Across the entries, how many lines have the string "bodies" in them? Reply with only a number.

→ **MATERIAL PROVIDED**:

--------------------

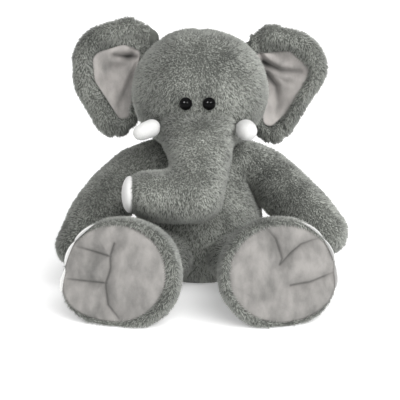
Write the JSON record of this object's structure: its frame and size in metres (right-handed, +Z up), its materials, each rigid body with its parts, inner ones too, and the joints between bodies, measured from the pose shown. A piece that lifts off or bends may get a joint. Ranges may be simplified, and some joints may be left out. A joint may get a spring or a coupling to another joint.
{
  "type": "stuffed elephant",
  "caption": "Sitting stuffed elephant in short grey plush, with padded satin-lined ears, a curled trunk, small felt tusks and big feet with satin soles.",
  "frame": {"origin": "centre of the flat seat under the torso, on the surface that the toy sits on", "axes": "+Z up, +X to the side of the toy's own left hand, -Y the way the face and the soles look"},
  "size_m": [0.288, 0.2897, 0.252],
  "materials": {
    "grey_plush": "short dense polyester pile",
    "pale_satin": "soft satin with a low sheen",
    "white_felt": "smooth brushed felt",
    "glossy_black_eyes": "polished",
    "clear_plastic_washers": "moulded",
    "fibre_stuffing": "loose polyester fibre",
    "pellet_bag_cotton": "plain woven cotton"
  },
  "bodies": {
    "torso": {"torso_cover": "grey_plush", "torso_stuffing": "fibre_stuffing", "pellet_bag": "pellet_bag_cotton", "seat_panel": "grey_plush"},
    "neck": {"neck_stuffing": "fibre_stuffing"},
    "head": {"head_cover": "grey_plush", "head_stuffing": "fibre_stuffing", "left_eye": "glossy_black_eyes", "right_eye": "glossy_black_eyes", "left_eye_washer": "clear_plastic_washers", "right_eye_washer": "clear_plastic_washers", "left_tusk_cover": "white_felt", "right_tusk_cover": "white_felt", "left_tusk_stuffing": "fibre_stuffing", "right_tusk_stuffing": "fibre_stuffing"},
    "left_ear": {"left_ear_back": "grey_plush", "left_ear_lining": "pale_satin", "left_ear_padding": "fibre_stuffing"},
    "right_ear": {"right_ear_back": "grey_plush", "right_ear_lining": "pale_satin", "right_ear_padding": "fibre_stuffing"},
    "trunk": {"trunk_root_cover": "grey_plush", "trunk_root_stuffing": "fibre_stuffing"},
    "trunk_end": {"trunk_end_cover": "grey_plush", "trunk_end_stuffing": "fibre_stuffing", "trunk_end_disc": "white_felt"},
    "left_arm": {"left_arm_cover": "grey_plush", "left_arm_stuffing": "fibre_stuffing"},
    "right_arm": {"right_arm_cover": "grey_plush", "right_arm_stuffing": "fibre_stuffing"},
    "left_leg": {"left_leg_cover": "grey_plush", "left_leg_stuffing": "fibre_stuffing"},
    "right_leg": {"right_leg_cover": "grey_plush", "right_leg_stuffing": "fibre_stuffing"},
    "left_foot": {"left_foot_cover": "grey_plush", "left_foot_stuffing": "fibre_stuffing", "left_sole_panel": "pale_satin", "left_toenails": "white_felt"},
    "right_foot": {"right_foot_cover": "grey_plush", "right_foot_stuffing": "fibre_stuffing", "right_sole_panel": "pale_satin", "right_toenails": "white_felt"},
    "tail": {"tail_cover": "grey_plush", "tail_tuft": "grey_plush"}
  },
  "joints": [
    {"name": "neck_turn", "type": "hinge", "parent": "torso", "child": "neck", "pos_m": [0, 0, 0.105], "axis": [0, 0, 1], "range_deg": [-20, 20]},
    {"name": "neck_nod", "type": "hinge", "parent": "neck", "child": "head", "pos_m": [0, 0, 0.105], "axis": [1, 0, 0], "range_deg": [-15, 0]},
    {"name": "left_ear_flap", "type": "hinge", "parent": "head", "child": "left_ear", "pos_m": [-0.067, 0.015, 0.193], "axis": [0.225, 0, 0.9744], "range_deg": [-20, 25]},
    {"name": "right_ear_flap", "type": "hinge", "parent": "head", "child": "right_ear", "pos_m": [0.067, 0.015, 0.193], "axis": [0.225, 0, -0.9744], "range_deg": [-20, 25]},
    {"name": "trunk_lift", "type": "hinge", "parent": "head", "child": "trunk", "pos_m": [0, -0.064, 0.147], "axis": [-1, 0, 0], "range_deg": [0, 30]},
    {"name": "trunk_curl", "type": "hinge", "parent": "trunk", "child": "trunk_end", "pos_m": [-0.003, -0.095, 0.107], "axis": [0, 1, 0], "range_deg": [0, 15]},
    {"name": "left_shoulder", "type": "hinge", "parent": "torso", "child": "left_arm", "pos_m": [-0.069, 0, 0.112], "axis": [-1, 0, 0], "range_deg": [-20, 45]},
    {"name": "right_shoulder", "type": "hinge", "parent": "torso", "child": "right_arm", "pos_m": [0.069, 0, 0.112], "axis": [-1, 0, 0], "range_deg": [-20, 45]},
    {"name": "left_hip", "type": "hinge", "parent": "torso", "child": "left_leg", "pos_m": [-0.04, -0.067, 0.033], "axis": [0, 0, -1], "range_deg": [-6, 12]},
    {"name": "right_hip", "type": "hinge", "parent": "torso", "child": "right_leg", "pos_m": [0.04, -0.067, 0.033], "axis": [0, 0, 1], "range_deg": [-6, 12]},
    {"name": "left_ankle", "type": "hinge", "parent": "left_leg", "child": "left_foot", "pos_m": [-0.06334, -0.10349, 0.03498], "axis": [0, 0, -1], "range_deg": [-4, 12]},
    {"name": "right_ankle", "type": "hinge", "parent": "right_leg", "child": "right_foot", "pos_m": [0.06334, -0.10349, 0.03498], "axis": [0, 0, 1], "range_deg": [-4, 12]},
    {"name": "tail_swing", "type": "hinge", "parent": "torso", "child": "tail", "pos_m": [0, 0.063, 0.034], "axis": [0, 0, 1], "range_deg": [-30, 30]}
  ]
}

--------------------

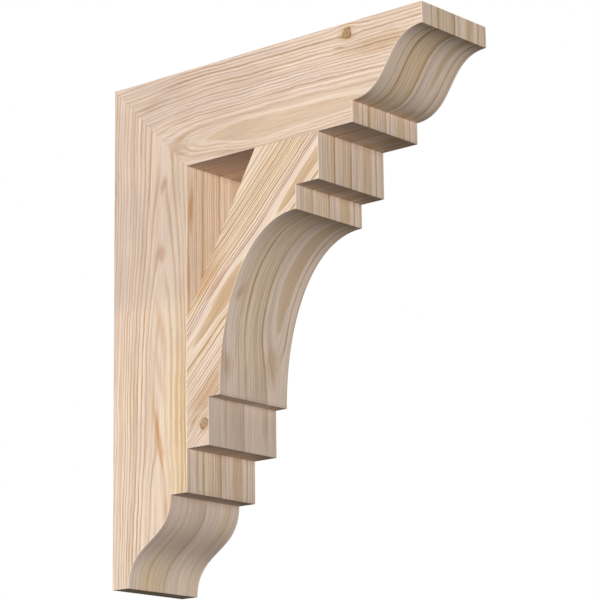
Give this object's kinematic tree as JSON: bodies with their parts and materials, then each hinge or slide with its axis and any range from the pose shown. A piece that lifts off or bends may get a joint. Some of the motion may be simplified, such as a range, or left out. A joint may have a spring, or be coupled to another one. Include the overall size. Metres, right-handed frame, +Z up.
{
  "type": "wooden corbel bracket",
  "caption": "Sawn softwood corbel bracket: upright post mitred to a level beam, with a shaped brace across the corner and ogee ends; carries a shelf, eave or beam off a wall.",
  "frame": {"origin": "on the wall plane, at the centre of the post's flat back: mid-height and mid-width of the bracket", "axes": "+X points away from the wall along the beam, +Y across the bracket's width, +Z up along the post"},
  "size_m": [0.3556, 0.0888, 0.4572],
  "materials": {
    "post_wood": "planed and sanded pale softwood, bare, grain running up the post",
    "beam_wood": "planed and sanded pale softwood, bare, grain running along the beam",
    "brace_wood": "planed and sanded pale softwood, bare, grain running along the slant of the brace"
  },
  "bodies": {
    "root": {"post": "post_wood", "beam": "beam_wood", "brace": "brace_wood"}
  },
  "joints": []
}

--------------------

→ **SOLVED EXERCISE**: 4